Victor Hatini

Victor Hatini

(617) 636-3493
150 Harrison Ave
Research/Areas of Interest:

Research in my laboratory is directed toward understanding the mechanisms that control animal patterning and morphogenesis. Our recent studies focused on understanding how contractile and protrusive forces coordinate to control epithelial morphogenesis using the fly retina as a model system. We found that during retina morphogenesis cell contacts and apical cell perimeters repeatedly contract and expand. These pulsatile dynamics that occur over many hours are critical for proper morphogenesis. We identified important roles for the adhesion molecular Sidekick (Sdk) in coordinating this mechanical cycle by interacting interchangeably with cytoskeletal proteins that affect either contraction or expansion. Sidekick is the first known adhesion molecule found to localize specifically to the tricellular adherens junctions where three or more epithelial cells meet. The focus of our current studies is to determine how these specialized junctions form and operate during epithelial morphogenesis. Insights gained from our studies will be broadly applicable to the understanding of epithelial morphogenesis and diseases that involve the breakdowns of normal tissue organization.

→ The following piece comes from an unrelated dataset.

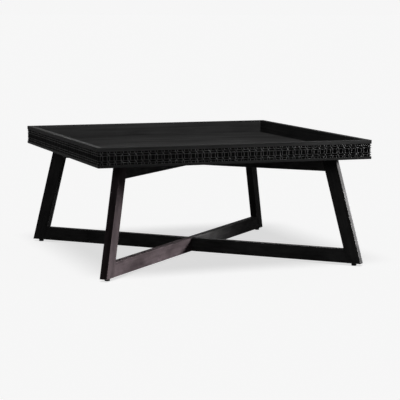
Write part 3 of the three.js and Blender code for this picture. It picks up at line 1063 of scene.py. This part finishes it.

  • Doctor of Philosophy, Cornell University, NY, USA, 1996
  • Master of Science, Weizmann Institute of Science, Rehovot, Israel, 1991
  • Bachelor of Science, Hebrew University, Jerusalem, Israel, 1989


I am interested in cell adhesion molecules and cytoskeletal networks that regulate epithelial morphogenesis. In more recent work, we discovered that the adhesion molecular Sidekick (Sdk) plays essential functions in epithelial morphogenesis by modulating both contractile actomyosin networks and protrusive branching actin networks to control epithelial rearrangements. Sidekick is the first known adhesion molecule that localizes specifically to tricellular adherens junctions where three epithelial cells meet. It provides us with an entry point to understand how these specialized junctions form and operate during epithelial morphogenesis.
I am passionate about training, mentoring, and fostering an inclusive and supportive scientific research environment. I have been involved in mentoring and training graduate and undergraduate students and postdoctoral fellows throughout my independent research career. Since I arrived at Tufts in 2004, I have been an active training faculty member in two graduate programs, the Cell, Molecular & Developmental Biology (CMDB) and the Genetics program. I have served on the CMDB Program Admission Committee, the CMDB Program Advisory Committee, and chaired the CMDB Curriculum Committee. I contribute extensively to graduate education and served as the Course Director of four core courses offered by the CMDB Program including Cell Behavior (ISP209B), Molecular Cell Biology of Development (ISP210B), Advanced Developmental Biology (ISP235), and Journal Club in Cell and Developmental Biology (CMBD295-102). I also teach in Cell and Molecular Genetics (ISP210A). For over 10 years, I taught Cell, Tissue, and Organ Biology (CTOB-II) to first-year medical, dental and MBS students. I have served on the thesis committee of 18 Tufts graduate students (4 present), and the mentoring committee of 2 TEARC post-doctoral fellows and chaired 9 qualifying examination committees. In total, 4 former graduate students and 5 postdocs who trained in my lab have gone to successful positions in academia, industry, and government. Likewise, a total of 5 technicians who worked in the lab have gone to successful careers in medicine. I am committed to providing my trainees with an environment that enhances their training in the theory and practice of cell and developmental biology to promote their development as independent researchers. While some of my trainees went on to pursue academic careers, others realized they were better suited to other professional paths such as biotech, medicine, teaching, and consulting. My goal has been to provide an experience that enriches these future endeavors no matter what they might be.
At the national level, I have served on NIH study sections dedicated to promoting the career development of predoctoral and doctoral students and postdoctoral fellows. This includes the NIH/NIGMS K99/R00 pathway to independent award in Cell and Developmental Biology (ZGM1 TWD – 8), and the Special Emphasis Panel for F30/F31/F32 Fellowships in Cell Biology, Developmental Biology and Bioengineering (ZRG1 F05-Q).